Que conclure de ce vrai test terrain. D’abord un vieux coucou fabriqué en URSS – ce qui ne nous rajeunit pas – produit un bokeh plus beau, plus crémeux et moelleux que le must de Fuji à 1200€. Ensuite que ces différents systèmes (voir celui de Nikon ci-dessous) sont complexes à utiliser et assez peu rapides. Surtout, ils ne fonctionnent vraiment bien qu’à pleine ouverture. On le voit dès f/2.5 le Fuji produit un bokeh moins beau que le 60 mm macro pourtant 2 fois moins cher. C’est normal, avec les objectifs récents, il n’y a qu’à pleine ouverture que les lamelles du diaphragme forment un rond parfait et donc de jolies bulles. Or encore une fois, on utilise rarement une optique à grande ouverture à f/1.2 ou f/1.4. D’abord parce que la profondeur de champ ultra limité ne se prête qu’à un petit nombre de sujets, mais aussi parce que les performances générales sont alors en retrait. Pour un portrait par exemple, à f/1.2 rien ne vous dit – si vous n’êtes pas pile en face de votre sujet, que les 2 yeux seront également nets.

En revanche, le piqué du 56 f/1.2 et son moelleux (transition zones nettes / floues) sont meilleurs qu’avec les autres optiques Fuji. L’Hélios bat tout le monde sauf sur le terrain de la netteté – où il est fort en retrait – (et en plus il faut faire la MAP manuellement). Je n’utilise d’ailleurs cet objectif que lorsque je souhaite faire spécifiquement du bokeh.

La solution n’est pas toujours de prendre l’optique la plus chère. Un hélios produit des images au bokeh somptueux, mais avec un vrai manque de netteté sur les bords aussi. Tout dépend de ce que vous cherchez.
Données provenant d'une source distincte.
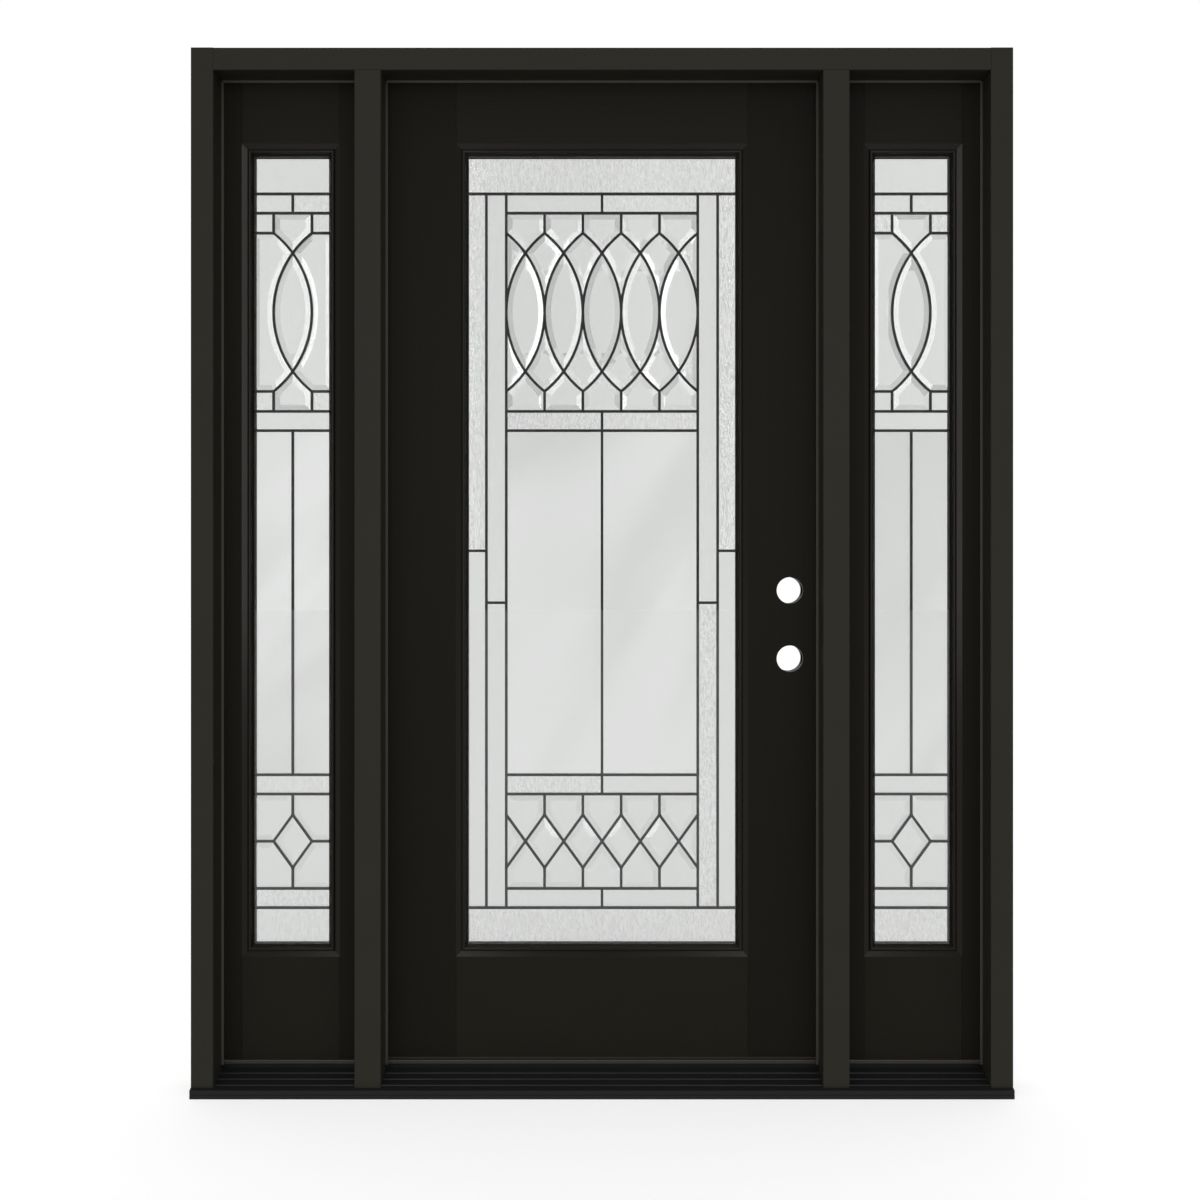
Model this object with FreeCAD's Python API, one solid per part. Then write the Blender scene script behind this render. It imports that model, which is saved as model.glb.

Les autres solutions techniques des objectifs à bokeh

Nikon, très tôt et Canon tout récemment ont aussi cherché à mettre au point un objectif dédié au portrait avec un Bokeh de grande qualité. Dans tous les cas, l’idée est d’obtenir un flou de profondeur de champ et bokeh plus doux et des transitions zones nettes / zones floues moins brutales et plus nuancées.

Nikon

Pour éviter ces transitions dures entre zones nettes et floues, Nikon a créé 2 objectifs à défocalisation le 105 AF DC f/2 et le 135 f/2 AF DC.  Dans le système Nikon : il s’agit d’une bague de réglage supplémentaire permettant de régler l’aberration sphérique, ce qui permet d’avoir des arrière-plans tout en douceur. Un autre effet du réglage de défocalisation est que l’on a l’impression que la profondeur de champ se déplace plutôt derrière le plan où on a fait la mise au point ou plutôt derrière amenant plus ou moins de Bokeh. On peut donc rendre le Bokeh en arrière-plan plus clair, des cercles nets avec des anneaux brillants, et le Bokeh au premier plan lisse et doux , un peu vaporeux. Ou vous pouvez choisir l’inverse, selon votre fantaisie. J’ai possédé le 135 f/2 AF DC Nikkor et hormis le 90 mm f/2 Fuji, dont j’ai publié un test, je n’ai jamais vu une optique aussi piquée. Mais le maniement de la bague de défocalisation, n’est ni intuitif, ni évident et en tout cas pas du tout adapté aux prises de vues en extérieur en mode reportage. Il faut prendre son temps, comparer, etc. Une fois maitrisé, oui les flous sont à la hauteur du prix un peu délirant (1400€). Traditionnellement, les portraitistes cherchent à obtenir un flou dans les cheveux à la fois moelleux et lumineux.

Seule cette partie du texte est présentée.